=== Given data ===
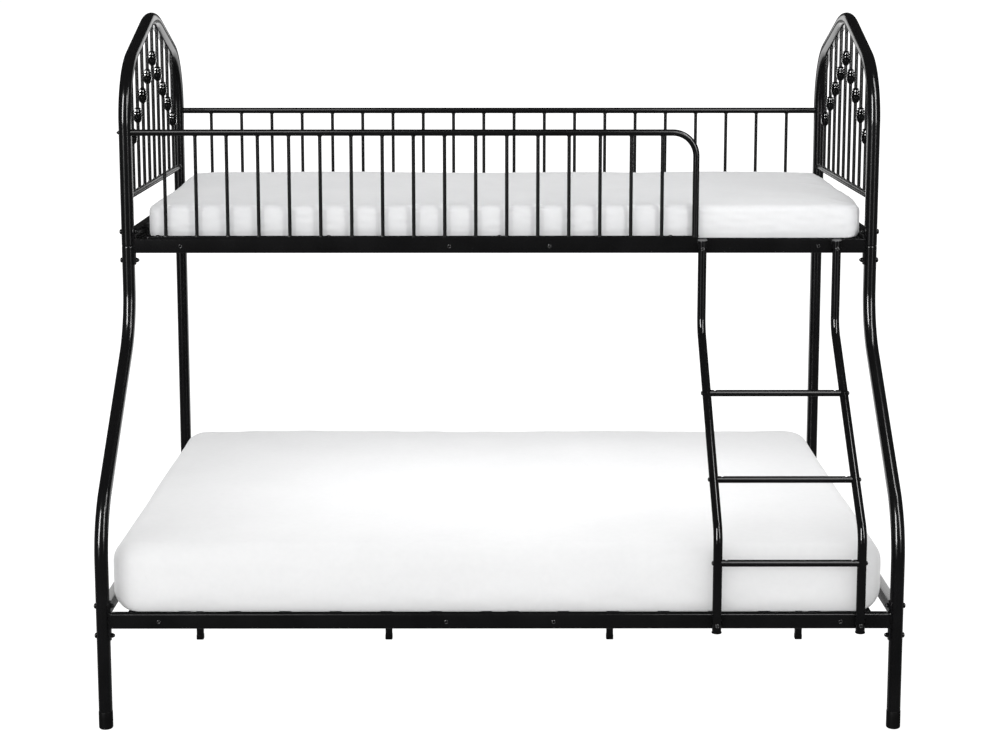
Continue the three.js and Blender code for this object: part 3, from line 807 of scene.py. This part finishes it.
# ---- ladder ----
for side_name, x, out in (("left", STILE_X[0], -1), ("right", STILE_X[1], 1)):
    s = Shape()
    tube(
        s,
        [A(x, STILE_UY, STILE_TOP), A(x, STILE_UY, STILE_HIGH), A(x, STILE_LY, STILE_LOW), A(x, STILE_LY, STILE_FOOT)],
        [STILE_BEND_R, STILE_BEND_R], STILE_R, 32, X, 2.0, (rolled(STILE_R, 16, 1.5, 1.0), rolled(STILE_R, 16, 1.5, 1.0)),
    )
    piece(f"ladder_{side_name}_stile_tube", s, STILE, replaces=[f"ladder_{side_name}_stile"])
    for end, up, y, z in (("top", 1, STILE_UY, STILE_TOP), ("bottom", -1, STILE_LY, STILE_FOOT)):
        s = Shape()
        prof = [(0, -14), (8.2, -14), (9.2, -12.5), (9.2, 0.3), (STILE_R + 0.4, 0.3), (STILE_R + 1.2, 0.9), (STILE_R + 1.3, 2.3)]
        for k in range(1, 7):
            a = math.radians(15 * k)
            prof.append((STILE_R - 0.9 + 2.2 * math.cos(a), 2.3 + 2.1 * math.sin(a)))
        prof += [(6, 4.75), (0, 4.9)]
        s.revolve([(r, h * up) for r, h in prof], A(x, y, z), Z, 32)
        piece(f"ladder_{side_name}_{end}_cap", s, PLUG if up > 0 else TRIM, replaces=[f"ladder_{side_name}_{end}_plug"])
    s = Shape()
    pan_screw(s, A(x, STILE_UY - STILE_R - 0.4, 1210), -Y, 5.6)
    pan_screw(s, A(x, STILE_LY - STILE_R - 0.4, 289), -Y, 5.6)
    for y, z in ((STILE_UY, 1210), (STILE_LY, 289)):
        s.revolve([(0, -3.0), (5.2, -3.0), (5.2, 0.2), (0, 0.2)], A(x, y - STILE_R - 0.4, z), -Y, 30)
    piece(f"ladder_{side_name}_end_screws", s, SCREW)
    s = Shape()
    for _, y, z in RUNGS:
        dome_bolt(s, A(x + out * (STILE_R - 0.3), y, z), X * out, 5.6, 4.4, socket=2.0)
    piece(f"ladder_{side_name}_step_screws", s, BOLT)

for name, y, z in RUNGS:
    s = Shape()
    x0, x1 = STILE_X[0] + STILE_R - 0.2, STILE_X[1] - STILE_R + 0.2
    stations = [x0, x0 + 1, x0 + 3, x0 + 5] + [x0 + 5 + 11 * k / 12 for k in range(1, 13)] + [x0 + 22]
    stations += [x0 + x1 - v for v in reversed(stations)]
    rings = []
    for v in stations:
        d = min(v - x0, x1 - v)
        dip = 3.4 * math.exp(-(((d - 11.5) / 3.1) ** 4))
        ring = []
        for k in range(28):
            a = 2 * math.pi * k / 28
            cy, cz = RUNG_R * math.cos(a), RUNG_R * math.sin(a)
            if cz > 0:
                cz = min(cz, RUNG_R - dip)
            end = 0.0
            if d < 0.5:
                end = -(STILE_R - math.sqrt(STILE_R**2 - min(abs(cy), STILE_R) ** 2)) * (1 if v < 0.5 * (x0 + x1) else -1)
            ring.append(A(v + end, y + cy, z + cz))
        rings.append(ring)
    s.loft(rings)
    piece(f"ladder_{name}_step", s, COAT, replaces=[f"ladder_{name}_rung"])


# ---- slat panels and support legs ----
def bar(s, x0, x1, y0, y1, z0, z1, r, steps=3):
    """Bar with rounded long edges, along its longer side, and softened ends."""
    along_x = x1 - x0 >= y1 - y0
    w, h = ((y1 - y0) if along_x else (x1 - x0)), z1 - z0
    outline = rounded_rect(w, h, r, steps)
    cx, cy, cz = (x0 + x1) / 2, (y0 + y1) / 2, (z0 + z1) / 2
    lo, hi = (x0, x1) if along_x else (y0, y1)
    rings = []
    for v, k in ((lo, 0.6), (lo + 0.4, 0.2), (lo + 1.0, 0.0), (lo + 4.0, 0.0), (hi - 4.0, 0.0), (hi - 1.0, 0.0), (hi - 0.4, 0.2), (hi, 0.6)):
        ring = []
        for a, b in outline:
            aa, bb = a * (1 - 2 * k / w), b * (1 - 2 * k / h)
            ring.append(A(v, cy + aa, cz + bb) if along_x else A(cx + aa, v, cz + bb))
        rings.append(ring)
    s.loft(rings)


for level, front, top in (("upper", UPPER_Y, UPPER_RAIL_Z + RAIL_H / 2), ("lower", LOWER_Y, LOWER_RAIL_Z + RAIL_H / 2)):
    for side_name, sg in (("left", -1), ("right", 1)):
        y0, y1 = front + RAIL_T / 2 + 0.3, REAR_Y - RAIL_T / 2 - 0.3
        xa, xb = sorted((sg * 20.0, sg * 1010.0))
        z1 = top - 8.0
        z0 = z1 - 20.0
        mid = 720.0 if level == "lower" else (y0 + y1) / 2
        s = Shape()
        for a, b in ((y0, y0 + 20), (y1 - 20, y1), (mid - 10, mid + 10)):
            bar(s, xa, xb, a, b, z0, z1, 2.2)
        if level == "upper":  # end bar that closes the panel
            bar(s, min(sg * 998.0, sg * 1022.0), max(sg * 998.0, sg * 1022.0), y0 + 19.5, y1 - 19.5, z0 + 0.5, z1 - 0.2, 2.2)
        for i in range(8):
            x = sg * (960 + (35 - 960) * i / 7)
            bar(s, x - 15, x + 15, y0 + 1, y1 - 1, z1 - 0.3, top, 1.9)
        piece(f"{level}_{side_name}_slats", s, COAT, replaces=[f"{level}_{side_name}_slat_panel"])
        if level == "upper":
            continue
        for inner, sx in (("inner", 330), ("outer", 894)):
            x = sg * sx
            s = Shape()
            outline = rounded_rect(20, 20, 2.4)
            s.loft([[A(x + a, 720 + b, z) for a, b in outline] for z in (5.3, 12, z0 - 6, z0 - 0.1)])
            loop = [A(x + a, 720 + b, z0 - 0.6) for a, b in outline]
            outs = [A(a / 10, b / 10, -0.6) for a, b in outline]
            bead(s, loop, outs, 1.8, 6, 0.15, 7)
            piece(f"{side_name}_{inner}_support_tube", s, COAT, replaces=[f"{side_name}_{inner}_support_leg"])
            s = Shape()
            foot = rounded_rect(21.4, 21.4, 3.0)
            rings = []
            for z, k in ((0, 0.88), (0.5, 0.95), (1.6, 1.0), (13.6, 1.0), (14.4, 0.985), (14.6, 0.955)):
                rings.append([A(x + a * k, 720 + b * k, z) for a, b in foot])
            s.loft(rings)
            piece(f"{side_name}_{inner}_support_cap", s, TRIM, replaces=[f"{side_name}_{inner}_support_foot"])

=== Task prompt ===
Copy out the data shown above without altering anything.

=== Problem solution ===
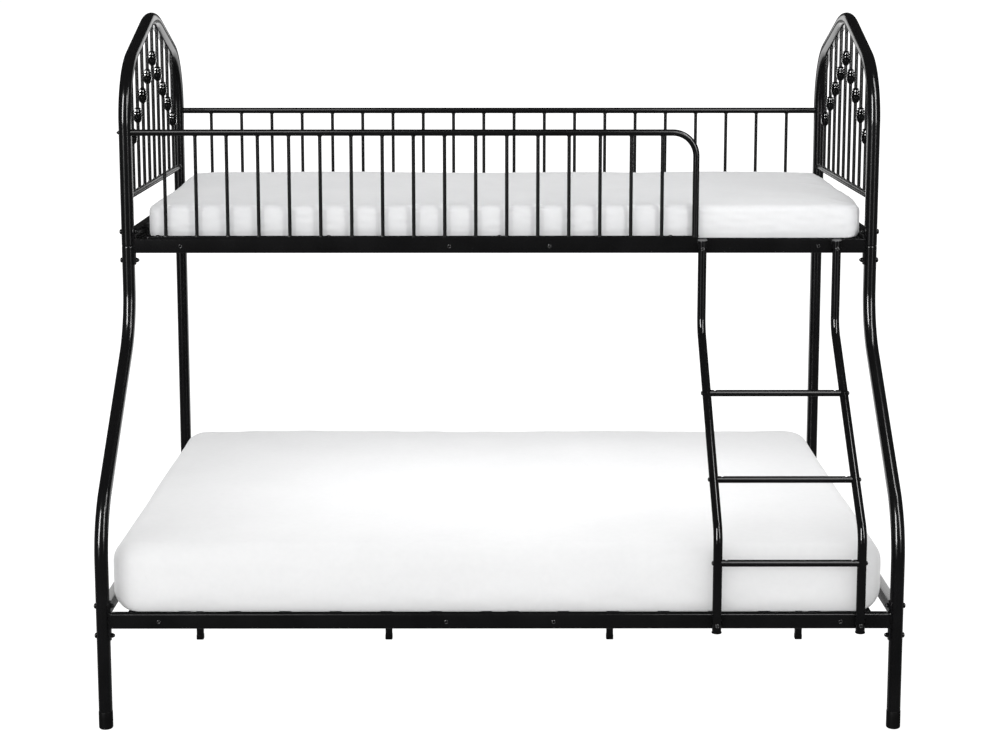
Continue the three.js and Blender code for this object: part 3, from line 807 of scene.py. This part finishes it.
# ---- ladder ----
for side_name, x, out in (("left", STILE_X[0], -1), ("right", STILE_X[1], 1)):
    s = Shape()
    tube(
        s,
        [A(x, STILE_UY, STILE_TOP), A(x, STILE_UY, STILE_HIGH), A(x, STILE_LY, STILE_LOW), A(x, STILE_LY, STILE_FOOT)],
        [STILE_BEND_R, STILE_BEND_R], STILE_R, 32, X, 2.0, (rolled(STILE_R, 16, 1.5, 1.0), rolled(STILE_R, 16, 1.5, 1.0)),
    )
    piece(f"ladder_{side_name}_stile_tube", s, STILE, replaces=[f"ladder_{side_name}_stile"])
    for end, up, y, z in (("top", 1, STILE_UY, STILE_TOP), ("bottom", -1, STILE_LY, STILE_FOOT)):
        s = Shape()
        prof = [(0, -14), (8.2, -14), (9.2, -12.5), (9.2, 0.3), (STILE_R + 0.4, 0.3), (STILE_R + 1.2, 0.9), (STILE_R + 1.3, 2.3)]
        for k in range(1, 7):
            a = math.radians(15 * k)
            prof.append((STILE_R - 0.9 + 2.2 * math.cos(a), 2.3 + 2.1 * math.sin(a)))
        prof += [(6, 4.75), (0, 4.9)]
        s.revolve([(r, h * up) for r, h in prof], A(x, y, z), Z, 32)
        piece(f"ladder_{side_name}_{end}_cap", s, PLUG if up > 0 else TRIM, replaces=[f"ladder_{side_name}_{end}_plug"])
    s = Shape()
    pan_screw(s, A(x, STILE_UY - STILE_R - 0.4, 1210), -Y, 5.6)
    pan_screw(s, A(x, STILE_LY - STILE_R - 0.4, 289), -Y, 5.6)
    for y, z in ((STILE_UY, 1210), (STILE_LY, 289)):
        s.revolve([(0, -3.0), (5.2, -3.0), (5.2, 0.2), (0, 0.2)], A(x, y - STILE_R - 0.4, z), -Y, 30)
    piece(f"ladder_{side_name}_end_screws", s, SCREW)
    s = Shape()
    for _, y, z in RUNGS:
        dome_bolt(s, A(x + out * (STILE_R - 0.3), y, z), X * out, 5.6, 4.4, socket=2.0)
    piece(f"ladder_{side_name}_step_screws", s, BOLT)

for name, y, z in RUNGS:
    s = Shape()
    x0, x1 = STILE_X[0] + STILE_R - 0.2, STILE_X[1] - STILE_R + 0.2
    stations = [x0, x0 + 1, x0 + 3, x0 + 5] + [x0 + 5 + 11 * k / 12 for k in range(1, 13)] + [x0 + 22]
    stations += [x0 + x1 - v for v in reversed(stations)]
    rings = []
    for v in stations:
        d = min(v - x0, x1 - v)
        dip = 3.4 * math.exp(-(((d - 11.5) / 3.1) ** 4))
        ring = []
        for k in range(28):
            a = 2 * math.pi * k / 28
            cy, cz = RUNG_R * math.cos(a), RUNG_R * math.sin(a)
            if cz > 0:
                cz = min(cz, RUNG_R - dip)
            end = 0.0
            if d < 0.5:
                end = -(STILE_R - math.sqrt(STILE_R**2 - min(abs(cy), STILE_R) ** 2)) * (1 if v < 0.5 * (x0 + x1) else -1)
            ring.append(A(v + end, y + cy, z + cz))
        rings.append(ring)
    s.loft(rings)
    piece(f"ladder_{name}_step", s, COAT, replaces=[f"ladder_{name}_rung"])


# ---- slat panels and support legs ----
def bar(s, x0, x1, y0, y1, z0, z1, r, steps=3):
    """Bar with rounded long edges, along its longer side, and softened ends."""
    along_x = x1 - x0 >= y1 - y0
    w, h = ((y1 - y0) if along_x else (x1 - x0)), z1 - z0
    outline = rounded_rect(w, h, r, steps)
    cx, cy, cz = (x0 + x1) / 2, (y0 + y1) / 2, (z0 + z1) / 2
    lo, hi = (x0, x1) if along_x else (y0, y1)
    rings = []
    for v, k in ((lo, 0.6), (lo + 0.4, 0.2), (lo + 1.0, 0.0), (lo + 4.0, 0.0), (hi - 4.0, 0.0), (hi - 1.0, 0.0), (hi - 0.4, 0.2), (hi, 0.6)):
        ring = []
        for a, b in outline:
            aa, bb = a * (1 - 2 * k / w), b * (1 - 2 * k / h)
            ring.append(A(v, cy + aa, cz + bb) if along_x else A(cx + aa, v, cz + bb))
        rings.append(ring)
    s.loft(rings)


for level, front, top in (("upper", UPPER_Y, UPPER_RAIL_Z + RAIL_H / 2), ("lower", LOWER_Y, LOWER_RAIL_Z + RAIL_H / 2)):
    for side_name, sg in (("left", -1), ("right", 1)):
        y0, y1 = front + RAIL_T / 2 + 0.3, REAR_Y - RAIL_T / 2 - 0.3
        xa, xb = sorted((sg * 20.0, sg * 1010.0))
        z1 = top - 8.0
        z0 = z1 - 20.0
        mid = 720.0 if level == "lower" else (y0 + y1) / 2
        s = Shape()
        for a, b in ((y0, y0 + 20), (y1 - 20, y1), (mid - 10, mid + 10)):
            bar(s, xa, xb, a, b, z0, z1, 2.2)
        if level == "upper":  # end bar that closes the panel
            bar(s, min(sg * 998.0, sg * 1022.0), max(sg * 998.0, sg * 1022.0), y0 + 19.5, y1 - 19.5, z0 + 0.5, z1 - 0.2, 2.2)
        for i in range(8):
            x = sg * (960 + (35 - 960) * i / 7)
            bar(s, x - 15, x + 15, y0 + 1, y1 - 1, z1 - 0.3, top, 1.9)
        piece(f"{level}_{side_name}_slats", s, COAT, replaces=[f"{level}_{side_name}_slat_panel"])
        if level == "upper":
            continue
        for inner, sx in (("inner", 330), ("outer", 894)):
            x = sg * sx
            s = Shape()
            outline = rounded_rect(20, 20, 2.4)
            s.loft([[A(x + a, 720 + b, z) for a, b in outline] for z in (5.3, 12, z0 - 6, z0 - 0.1)])
            loop = [A(x + a, 720 + b, z0 - 0.6) for a, b in outline]
            outs = [A(a / 10, b / 10, -0.6) for a, b in outline]
            bead(s, loop, outs, 1.8, 6, 0.15, 7)
            piece(f"{side_name}_{inner}_support_tube", s, COAT, replaces=[f"{side_name}_{inner}_support_leg"])
            s = Shape()
            foot = rounded_rect(21.4, 21.4, 3.0)
            rings = []
            for z, k in ((0, 0.88), (0.5, 0.95), (1.6, 1.0), (13.6, 1.0), (14.4, 0.985), (14.6, 0.955)):
                rings.append([A(x + a * k, 720 + b * k, z) for a, b in foot])
            s.loft(rings)
            piece(f"{side_name}_{inner}_support_cap", s, TRIM, replaces=[f"{side_name}_{inner}_support_foot"])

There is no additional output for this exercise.